Explode all subjects in Sketchup

When an object has multiple groups or nests elements in multiple classes ,to explode the layers in the object, manually doing each layer takes a lot of time ,to explode these layers automatically and quickly use the Explode all tool .

The reason this matters: SketchUp’s native Explode command (Edit > Group/Component > Explode, or right-click > Explode) only ever unwraps one nesting level at a time — exploding a parent group simply promotes its child groups and components up by one rank instead of dissolving the whole tree. On a model with five or six levels of nesting you would have to select and explode repeatedly, drilling down rank by rank. The Explode all tool walks the entire hierarchy in a single click so every group and component collapses down to raw edges and faces at once.

Tutorial video:

Steps by steps:

  • Click select object
  • Click explode all tool
  • The object was quickly exploded
    Explode all in Sketchup

Things to know before you explode everything

A few behaviors catch even experienced users off guard:

  • Exploding is destructive and merges with whatever it touches.
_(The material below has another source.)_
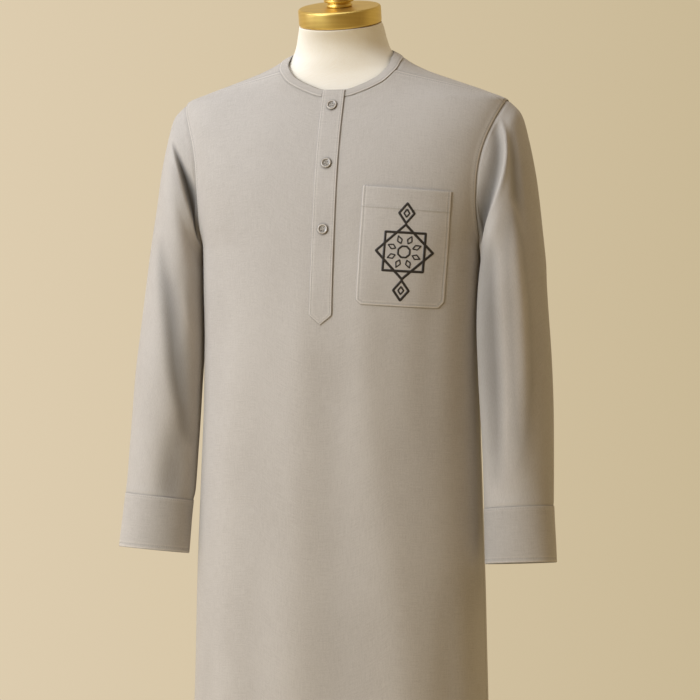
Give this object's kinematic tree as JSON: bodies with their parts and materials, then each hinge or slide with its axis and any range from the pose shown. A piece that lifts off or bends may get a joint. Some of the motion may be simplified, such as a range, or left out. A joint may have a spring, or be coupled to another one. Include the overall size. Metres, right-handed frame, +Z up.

Once geometry leaves its container it heals into adjacent edges and faces in the same context — coplanar faces fuse and shared edges split. There is no “un-explode”: undo is the only way back, so save (or copy the object to a spare layer/tag) before running it on anything important.
  • Multiple copies of one component all turn into independent loose geometry. Because explode breaks the link to the component definition, you permanently lose the ability to edit-once-update-all. If you only need them ungrouped temporarily, consider this carefully — there is no shortcut to re-associate the geometry afterward.
  • A locked group or component silently refuses to explode. If part of the tree won’t come apart, the usual cause is a locked instance (or, occasionally, an instance still glued or holding a non-default tag) — unlock it first rather than assuming the tool failed.
  • Solid status does not survive a full explode. Flattening everything to a single context is exactly what you do to bring parts to the same level for the Solid Tools, but the parent itself stops being a “solid” the moment its children dissolve, so group the pieces you still need as solids before running boolean operations.

This tool works the same way across recent SketchUp 2026 releases on both Windows and Mac. Since 2020 SketchUp ships only as a named-user subscription (no perpetual licenses), so installing extensions through the Extension Warehouse requires you to be signed in to your Trimble account.